Parents who work outside the home and leave their children with loving, competent care givers are not abusing their children. They are being responsible parents.

Kathy March 23, 2010, 8:03 AM

This guy is a quack! Clearly HE is working, so why can’t he just leave everyone else alone! And how about the mother who feels it’s too difficult emotionally to be separated? What’s THAT going to do to her kids? At some point, they’ll have to be, and then what will happen? They won’t have the ability to cope with life on their own, that’s what!

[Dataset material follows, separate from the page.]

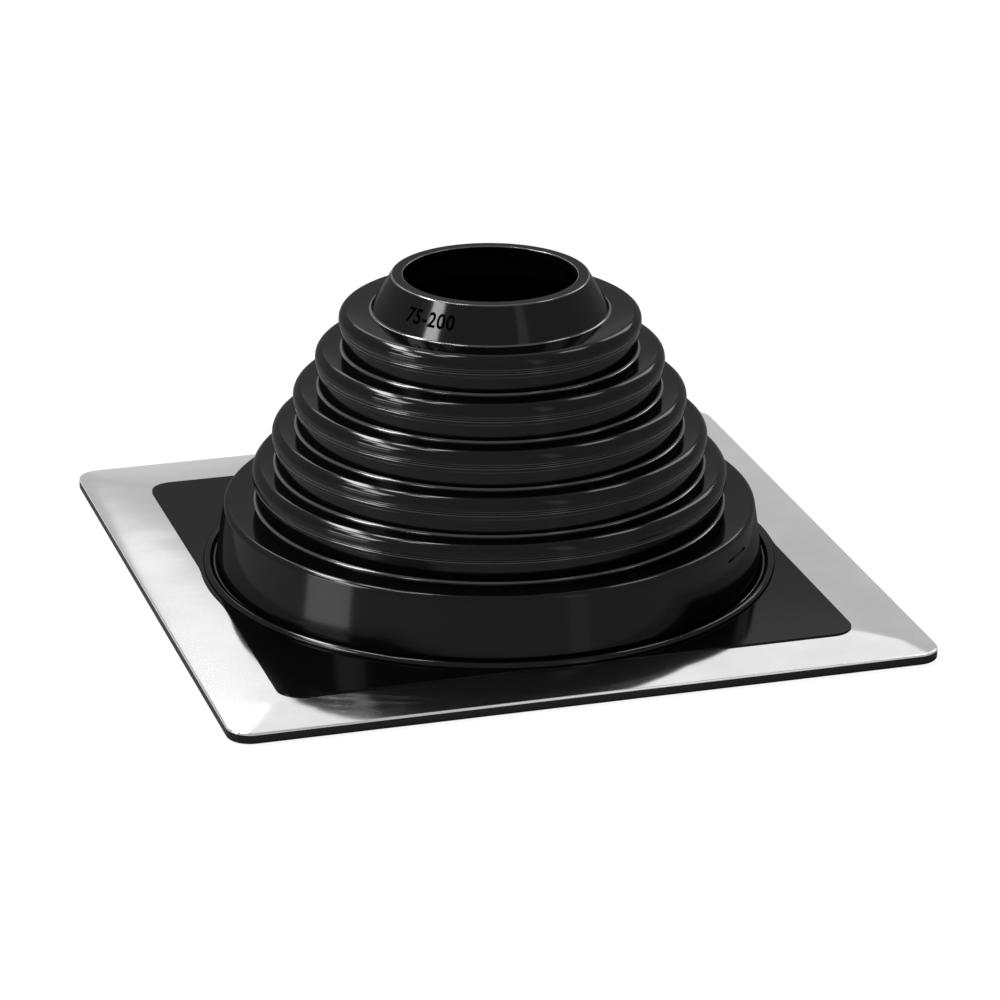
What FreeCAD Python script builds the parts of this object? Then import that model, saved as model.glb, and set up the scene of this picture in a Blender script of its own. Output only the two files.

Tashmica March 23, 2010, 8:18 PM

I have to pull the BS card on this one. Women have worked for hundreds of years with their children close by or with them being cared for by a loving family member/caretaker. I think this is a ridiculous effort to make women feel guilty for what they need to do to make their lives work. I am a small business owner who works from home part time and does the SAHM thing for the majority of the week. The single most important thing is finding a trusted caretaker for your child. I believe it benefits my child, and myself, to learn to cope separately in a world where my child will need to have his independence eventually. We are constantly learning that lesson throughout the course of our lives.

Allison March 24, 2010, 6:23 PM

I totally agree with this doctor, I am glad someone is saying it. I agree that leaving your child with someone else is unhealthy for the baby and popping a pacifer in the baby’s mouth when it starts to fuss irks me to no end!

Anonymous May 13, 2010, 7:53 PM

Why is there the assumption that the mother is “abusing”? What about the father? Is he being abusive by going to work?
As a working mom married to a great stay at home dad, I really resent the implications of these types of judgements and the assumption that since I work my daughter is at a daycare.